--- start Given material ---

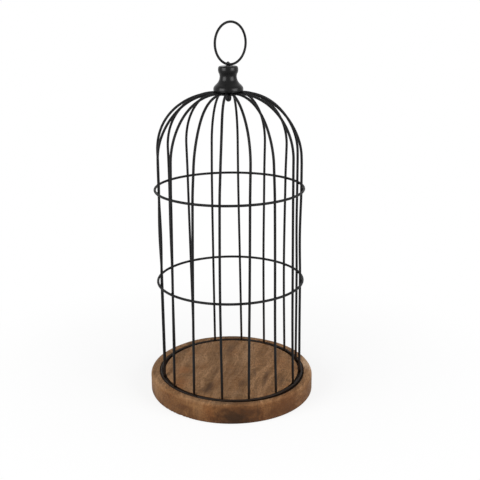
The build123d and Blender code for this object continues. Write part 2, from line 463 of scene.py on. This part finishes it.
# End grain drinks more oil and stays darker. The side is darker than the top, has opened up in
# dark dashes at the front left, and darkens towards the floor. Fine pores lie over it all.
end_amount = ease(tree, kept_value(tree, "end_grain"), 0.25, 1.0, 0.0, 1.0)
colour = toned(tree, end_amount, colour, (0.82, 0.73, 0.6, 1))
on_side = ease(tree, flat_place.outputs["Z"], 21.0, 24.2, 1.0, 0.0)
colour = toned(tree, on_side, colour, (0.74, 0.68, 0.575, 1))
dashes = use(tree, lumps, Vector=in_mm, Size=(1.9, 1.9, 5), Detail=2.0).outputs[0]
opened = use(
    tree, smear, Vector=in_mm, Centre=(-60, -80, 13), Half_size=(34, 14, 26), Turn=radians(37), Ragged=ragged
).outputs[0]
opened = calc(tree, "MULTIPLY", on_side, opened)
dark_dashes = calc(tree, "MULTIPLY", opened, ease(tree, dashes, 0.5, 0.68, 0, 0.75))
dash_brown = (0.085, 0.036, 0.013, 1)
colour = tint(tree, dark_dashes, colour, dash_brown)
low_side = ease(tree, flat_place.outputs["Z"], 0.0, 22.0, 1.0, 0.0)
colour = toned(tree, low_side, colour, (0.74, 0.72, 0.7, 1))
pore_amount = ease(tree, pores, 0.57, 0.67, 0.0, 0.65)
pore_brown = (0.04, 0.02, 0.01, 1)
colour = tint(tree, pore_amount, colour, pore_brown)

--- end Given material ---

◆ Written request: Make an exact copy of the material above.

◆ Final result:
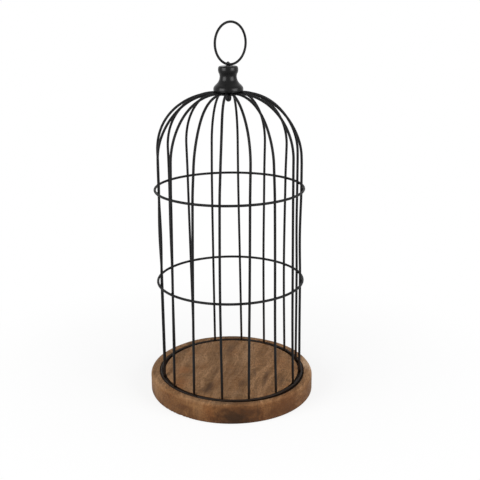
The build123d and Blender code for this object continues. Write part 2, from line 463 of scene.py on. This part finishes it.
# End grain drinks more oil and stays darker. The side is darker than the top, has opened up in
# dark dashes at the front left, and darkens towards the floor. Fine pores lie over it all.
end_amount = ease(tree, kept_value(tree, "end_grain"), 0.25, 1.0, 0.0, 1.0)
colour = toned(tree, end_amount, colour, (0.82, 0.73, 0.6, 1))
on_side = ease(tree, flat_place.outputs["Z"], 21.0, 24.2, 1.0, 0.0)
colour = toned(tree, on_side, colour, (0.74, 0.68, 0.575, 1))
dashes = use(tree, lumps, Vector=in_mm, Size=(1.9, 1.9, 5), Detail=2.0).outputs[0]
opened = use(
    tree, smear, Vector=in_mm, Centre=(-60, -80, 13), Half_size=(34, 14, 26), Turn=radians(37), Ragged=ragged
).outputs[0]
opened = calc(tree, "MULTIPLY", on_side, opened)
dark_dashes = calc(tree, "MULTIPLY", opened, ease(tree, dashes, 0.5, 0.68, 0, 0.75))
dash_brown = (0.085, 0.036, 0.013, 1)
colour = tint(tree, dark_dashes, colour, dash_brown)
low_side = ease(tree, flat_place.outputs["Z"], 0.0, 22.0, 1.0, 0.0)
colour = toned(tree, low_side, colour, (0.74, 0.72, 0.7, 1))
pore_amount = ease(tree, pores, 0.57, 0.67, 0.0, 0.65)
pore_brown = (0.04, 0.02, 0.01, 1)
colour = tint(tree, pore_amount, colour, pore_brown)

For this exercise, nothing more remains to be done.